Once humans spent most of their days doing useful things with their hands, and I realized that we were designed to get a deep satisfaction from this. As Hughes put it, "You have the feeling people were supposed to do this kind of work, rather than data entry, which is amazingly horrible."
An article today on Slate magazine about Emily Yoffe's 'brief, inspiring career as a historical re-enactor'. In it, she discusses her time portraying a colonial farm woman at the Claude Moore Colonial Farm in McLean, Virginia. The place is apparently right across the street from the CIA headquarters in Langley, Virginia. How weird. I love the strange juxtapositions that inevitably arise when reenacting.
It's cool to hear someone else discuss it. One of the best parts of recreating the past is when you get the 'high'--the feeling that you really are where you up to then had only been pretending to be. She got it through the mundane tasks of growing tobacco and dealing with livestock.
Reenacting helps you remember that there was a time, not so far back, when people lived with a purpose that was more than waiting for the weekend. I had a class a few years ago about American demographics in marketing.

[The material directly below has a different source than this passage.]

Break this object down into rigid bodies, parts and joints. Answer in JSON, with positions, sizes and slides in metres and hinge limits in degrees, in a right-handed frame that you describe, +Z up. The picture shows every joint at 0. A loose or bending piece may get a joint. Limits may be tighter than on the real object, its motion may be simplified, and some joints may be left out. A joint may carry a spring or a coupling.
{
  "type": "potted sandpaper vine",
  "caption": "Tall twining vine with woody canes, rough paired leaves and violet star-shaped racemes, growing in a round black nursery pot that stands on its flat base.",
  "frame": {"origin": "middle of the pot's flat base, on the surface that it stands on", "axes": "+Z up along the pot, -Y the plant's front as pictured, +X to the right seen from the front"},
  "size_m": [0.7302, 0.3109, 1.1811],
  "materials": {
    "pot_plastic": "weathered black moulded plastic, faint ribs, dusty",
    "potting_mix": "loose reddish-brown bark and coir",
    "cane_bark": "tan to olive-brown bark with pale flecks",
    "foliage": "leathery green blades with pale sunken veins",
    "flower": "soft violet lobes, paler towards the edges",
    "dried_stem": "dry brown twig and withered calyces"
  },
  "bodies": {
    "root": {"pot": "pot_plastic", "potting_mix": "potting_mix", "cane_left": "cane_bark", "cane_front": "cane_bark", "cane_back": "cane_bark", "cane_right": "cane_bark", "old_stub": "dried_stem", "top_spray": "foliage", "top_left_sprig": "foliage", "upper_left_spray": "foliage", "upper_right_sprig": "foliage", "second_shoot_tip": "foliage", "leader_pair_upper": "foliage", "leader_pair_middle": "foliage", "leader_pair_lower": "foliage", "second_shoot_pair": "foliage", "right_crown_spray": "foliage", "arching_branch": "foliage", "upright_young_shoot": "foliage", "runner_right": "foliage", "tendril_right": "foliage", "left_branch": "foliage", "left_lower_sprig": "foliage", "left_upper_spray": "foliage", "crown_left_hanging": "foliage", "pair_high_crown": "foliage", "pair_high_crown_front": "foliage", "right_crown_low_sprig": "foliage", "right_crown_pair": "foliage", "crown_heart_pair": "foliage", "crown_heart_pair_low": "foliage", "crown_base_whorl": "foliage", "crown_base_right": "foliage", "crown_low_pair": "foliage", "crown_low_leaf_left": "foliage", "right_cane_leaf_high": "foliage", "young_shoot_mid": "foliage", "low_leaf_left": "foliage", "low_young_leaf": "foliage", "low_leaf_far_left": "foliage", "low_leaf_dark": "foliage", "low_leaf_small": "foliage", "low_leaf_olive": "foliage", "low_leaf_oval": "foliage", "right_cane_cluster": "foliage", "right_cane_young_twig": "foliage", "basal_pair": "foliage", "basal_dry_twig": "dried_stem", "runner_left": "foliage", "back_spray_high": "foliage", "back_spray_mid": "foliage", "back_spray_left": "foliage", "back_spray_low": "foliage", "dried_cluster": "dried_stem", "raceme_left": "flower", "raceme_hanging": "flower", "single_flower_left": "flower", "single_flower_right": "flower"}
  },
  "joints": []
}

Robert Fogel taught it, and he showed us how the average American in 1800 only had about 30 minutes of free time each day, whereas the average American today has around eight hours. That's amazing when you think about it. Additionally, 50% of a typical family income was used to pay for food. Today, it hovers around 10%. Disposable income for the masses is a relatively recent phenomenon. People in the past worked hard, not to make a living, but to survive.
Long and short of it, historical reenacting is fun and educational--practically and emotionally--and everyone should try it out at some point.